Il tentativo più sistematico di contestare l’asse America-Israele risale a un grande esponente della scuola realista in geopolitica, John Mearsheimer. Mearsheimer non è una «colomba», non contesta il legame con Israele su basi pacifiste. È favorevole a una politica estera che corrisponda ai veri interessi vitali degli Stati Uniti. Le sue analisi possono portare a ridimensionare drasticamente gli impegni internazionali degli Stati Uniti. È dagli anni Ottanta che lui sviluppa il suo pensiero e oggi sta tornando di moda con il vento isolazionista che soffia sull’America. La critica di Mearsheimer è molto articolata, ne ricordo un solo aspetto. È l’aggettivo «incondizionale» che ricorre nel caratterizzare l’appoggio americano a Israele. Nessun altro Paese al mondo riceve da Washington una quantità di aiuti lontanamente paragonabile. E si tratta di aiuti che gli Stati Uniti non sottopongono a condizioni nel vero senso di questa parola. Dagli anni Settanta in poi, non c’è mai stata un’Amministrazione Usa che abbia saputo o voluto utilizzare quegli aiuti come una leva, per piegare i Governi israeliani alla propria volontà. Anche quando dei Governi israeliani hanno fatto il contrario di quel che voleva Washington (per esempio sugli insediamenti illegali di coloni), gli aiuti hanno continuato ad arrivare. In questo senso l’appoggio a Israele non obbedisce a una regola fondamentale del realismo politico: una Nazione deve condurre la politica estera in modo tale da difendere e promuovere i propri interessi. L’America secondo Mearsheimer ha sacrificato molti dei suoi interessi in Medio Oriente, si è alienata molte simpatie nel mondo arabo e anche in altre parti del sud globale, senza ottenere in cambio dei benefici adeguati.

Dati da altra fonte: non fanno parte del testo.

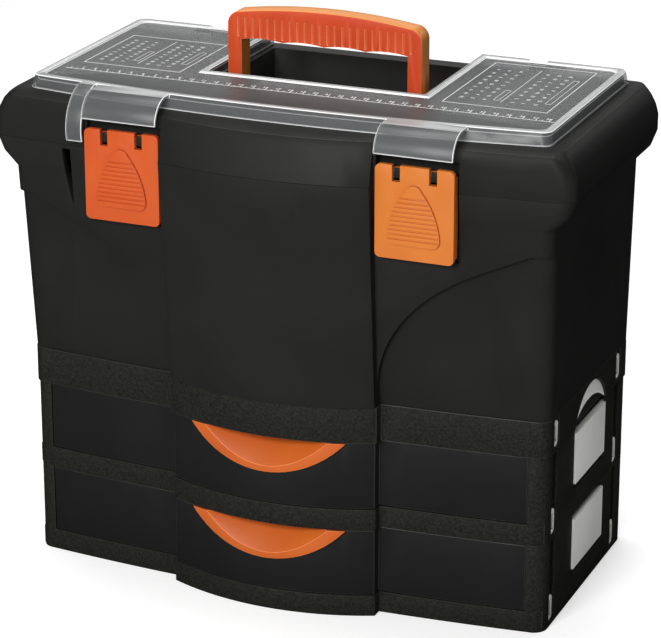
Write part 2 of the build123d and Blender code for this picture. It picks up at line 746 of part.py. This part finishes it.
def module_frame(base):
    top = base + module_h
    body = prism(stack_outline(base), module_h)
    body = body - prism(stack_outline(base + wall, wall), module_h)
    rear = front_corner_y + 2 * corner_r
    body = body - block(-window_half, window_half, bulge_peak_y - far, rear, base + rail_h, top + 1)
    pivot_z = top - flap_drop
    for side in (-1, 1):
        post = block(side * window_half, side * side_x, bulge_peak_y - far, rear - corner_r, base, top)
        body = body + (prism(stack_outline(base), module_h) & post)
        backing, grooves = side_grooves(side, side_x, base, top)
        body = body + backing + flap_pocket(side, base)
        runner_x = side * (window_half - runner_in)
        body = body + block(runner_x, side * (side_x - wall / 2), front_corner_y + wall, back_y - wall / 2,
                            base + wall / 2, base + rail_h)
        half = flap_w / 2 + flap_gap
        body = body - grooves
        body = body - block(side * (side_x - flap_recess), side * (side_x + 1), flap_y - half, flap_y + half,
                            pivot_z - flap_h - wall, top + 1)
        body = body - flap_notches(side, pivot_z, top)
    return body


def flap_notches(side, pivot_z, top):
    """Open-topped notches that the two pins of a flap drop into; the module above closes them."""
    slot = flap_pin_r + pin_gap
    px = side * (side_x - flap_pin_in)
    reach = flap_w / 2 + flap_pin_len + flap_gap
    return block(px - slot, px + slot, flap_y - reach, flap_y + reach, pivot_z - slot, top + 1)


def flap_pocket(side, base):
    """Thickened wall behind one locking flap."""
    half = flap_w / 2 + flap_gap + 2 * wall
    return block(side * (side_x - flap_recess - wall), side * (side_x - wall / 2), flap_y - half, flap_y + half,
                 base, base + module_h)


def flap(side, base):
    """Side plate that swings up on two pins to free the module above."""
    pivot_z = base + module_h - flap_drop
    px = side * (side_x - flap_pin_in)
    outer = side * (side_x + flap_proud)
    y0, y1 = flap_y - flap_w / 2, flap_y + flap_w / 2
    plate = block(outer, outer - side * flap_t, y0, y1, pivot_z - flap_h + 3, pivot_z + 1)
    plate = plate + block(outer, px, y0, y1, pivot_z - flap_pin_r, pivot_z + flap_pin_r)
    return plate + rod_y(px, y0 - flap_pin_len, y1 + flap_pin_len, pivot_z, flap_pin_r)


# ---- drawers ------------------------------------------------------------------

def drawer(base):
    low = base + rail_h + drawer_gap
    high = base + module_h - drawer_gap
    half = window_half - drawer_gap
    front = bulge_peak_y - far
    body = prism(stack_outline(low, panel_set), high - low) & block(-half, half, front, drawer_back_y, low, high)
    inside = prism(stack_outline(low + drawer_t, panel_set + panel_t), high - low)
    inner = half - drawer_t
    body = body - (inside & block(-inner, inner, front, drawer_back_y - drawer_t, low, high + 1))
    rear = front_corner_y + panel_set + panel_t
    body = body - block(-half - 1, half + 1, rear, drawer_back_y + 1, high - drawer_low, high + 1)
    return body - scoop_block(high, fit_gap / 2 - scoop_seat)


def scoop_block(top, grow):
    """Segment-shaped space of a finger scoop, straight in from the column face."""
    drop = scoop_drop + grow
    half = scoop_half + grow
    radius = segment_radius(half, drop)
    near = bulge_peak_y - far
    back = bulge_peak_y + scoop_deep + scoop_t
    disc = rod_y(0, near, back, top - drop + radius, radius)
    return disc & block(-half, half, near, back, top - drop - 1, top + 1)


def scoop_bowl(top, grow):
    """Hollow of a scoop: a round trough that slopes up from the rim to the top edge."""
    drop = scoop_drop - scoop_rim
    half = scoop_half - scoop_rim
    tilt = atan2(drop, scoop_deep)
    radius = segment_radius(half, drop * cos(tilt))
    y = bulge_peak_y - radius * sin(tilt)
    z = top - drop + radius * cos(tilt)
    return Pos(0, y, z) * Rot(degrees(tilt) - 90, 0, 0) * Cylinder(radius + grow, 4 * radius)


def pull(base):
    """Orange scoop: a rim that follows the column and a bowl that slopes up inwards."""
    top = base + module_h - drawer_gap
    face = prism(stack_outline(base, -scoop_proud), top - base)
    seat = prism(stack_outline(base, panel_set), top - base)
    rim = (scoop_block(top, 0.0) & face) - seat
    bowl = scoop_block(top, -scoop_seat) & face & scoop_bowl(top, scoop_t)
    return rim + bowl - scoop_bowl(top, 0.0)


save("chest_body", chest_body())
save("lid", lid())
save("clear_cover", clear_cover())
save("handle", handle())
save("latch_left", latch(-1))
save("latch_right", latch(1))
save("lid_hinge_pins", pin_pair(hinge_len / 2, hinge_y, seam_z, hinge_pin_r))
save("cover_hinge_pins", pin_pair(cover_lug_w, cover_hinge_y, cover_hinge_z, cover_pin_r))
save("skirt_frame", skirt_frame())
save("lock_tongues", lock_tongues())
save("clips_skirt", joining_clips(skirt_z, side_x + skirt_lip))
for level, base in (("lower", 0.0), ("upper", module_h)):
    save("module_frame_" + level, module_frame(base))
    save("clips_" + level, joining_clips(base, side_x))
    save("drawer_" + level, drawer(base))
    save("pull_" + level, pull(base))
    for name, side in (("left", -1), ("right", 1)):
        save("flap_" + name + "_" + level, flap(side, base))
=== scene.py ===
import json
import math

import bpy
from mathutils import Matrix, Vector


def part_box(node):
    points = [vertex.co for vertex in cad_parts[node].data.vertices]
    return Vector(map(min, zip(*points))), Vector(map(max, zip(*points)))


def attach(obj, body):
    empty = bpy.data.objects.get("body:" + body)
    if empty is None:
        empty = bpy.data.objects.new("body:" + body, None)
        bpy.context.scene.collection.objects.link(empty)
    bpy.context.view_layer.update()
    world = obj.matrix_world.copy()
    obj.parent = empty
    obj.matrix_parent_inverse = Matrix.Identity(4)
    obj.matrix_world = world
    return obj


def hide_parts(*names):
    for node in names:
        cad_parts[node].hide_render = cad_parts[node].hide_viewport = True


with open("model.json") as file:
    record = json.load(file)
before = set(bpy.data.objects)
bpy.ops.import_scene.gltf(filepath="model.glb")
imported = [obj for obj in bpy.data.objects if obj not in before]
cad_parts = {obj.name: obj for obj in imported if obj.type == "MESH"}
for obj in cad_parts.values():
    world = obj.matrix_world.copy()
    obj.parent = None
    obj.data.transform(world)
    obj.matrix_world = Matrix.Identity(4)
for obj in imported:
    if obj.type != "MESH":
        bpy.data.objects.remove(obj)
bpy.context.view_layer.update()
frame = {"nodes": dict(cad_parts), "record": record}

MM = 0.001

# Camera solved from the edges of the cover, the base and the seam of the photograph.
CAMERA_AT = (0.82098, -1.97106, 0.96586)
CAMERA_AZIMUTH = math.radians(22.62)
CAMERA_ELEVATION = math.radians(20.02)
FOCAL_PIXELS = 2942.78
IMAGE_WIDTH = 661
SENSOR = 36.0

# Places and sizes of the print on the clear cover, in millimetres of the frame.
COVER_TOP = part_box("clear_cover")[1].z / MM
COVER_RIM_H = 1.2
PANEL_Z = COVER_TOP - COVER_RIM_H + 0.06
BORDER_SLACK = 0.25
INK = 0.12
RULER_Y = -58.4
RULER_X = -187.5
RULER_CM = 38
FIGURE_H = 4.6
TABLE_LINE = 0.7
TABLE_FIGURE_H = 4.2
TABLE_ROWS = (1, 2, 3, 5.4, 6.4, 7.4)
TABLE_FIGURES = 9
TABLE_LEFT = (-186, -106, -41, 45)
TABLE_RIGHT = (104, 184, -40, 77)

# How the edges of the mouldings are softened.
MERGE = 0.01
FLAT_ANGLE = math.radians(0.4)
EDGE_ANGLE = math.radians(32)
SMOOTH_ANGLE = math.radians(30)
PLAIN_EDGE_MM = 0.5


# ---- materials ----------------------------------------------------------------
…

Un’occhiata allo Stato del Michigan spiega perché la strada verso la rielezione alla Casa Bianca può passare anche da Gaza. Un pericolo concreto riguarda l’elettorato arabo-americano. Ecco dove il Michigan è cruciale. Questo Stato industriale del Mid-West ospita la più grossa comunità di immigrati provenienti da Paesi arabi. Molti sono di seconda o terza generazione, o comunque hanno da tempo la cittadinanza Usa e votano. Un sondaggio recente rivela che gli arabi-americani intenzionati a votare per Biden sono crollati: erano il 59% prima della guerra, ora sono il 17%. Quaranta punti percentuali è un tracollo inaudito. Il Michigan è uno di quegli Stati in bilico, dove può giocarsi la sfida di novembre per la Casa Bianca: nel 2020 Biden lo conquistò per soli 154’000 voti su un totale di 5,5 milioni. Una massiccia defezione di arabi-americani potrebbe essergli fatale questa volta. Esiste da tempo una corrente di pensiero critica, revisionista, alla ricerca di un profondo riesame nei rapporti tra America e Israele. Con Netanyahu abbiamo avuto più volte la sensazione che la corda sia stata tirata troppo, fino a rischiare di spezzarsi. Quando Netanyahu venne negli Stati Uniti a fomentare il Congresso a maggioranza repubblicana contro Barack Obama, i rapporti con la Casa Bianca precipitarono molto in basso. Con Donald Trump alla Casa Bianca, Netanyahu ritrovò un alleato di ferro. Adesso siamo in una congiuntura nuova. Il livello di insoddisfazione verso l’asse America-Israele è ai massimi; le grandi manovre del suo segretario di Stato Antony Blinken in Medio Oriente, l’emergere di un asse Washington-Riad, stanno a significare che l’aggettivo «incondizionato» potrebbe cessare di applicarsi alla relazione speciale con Israele.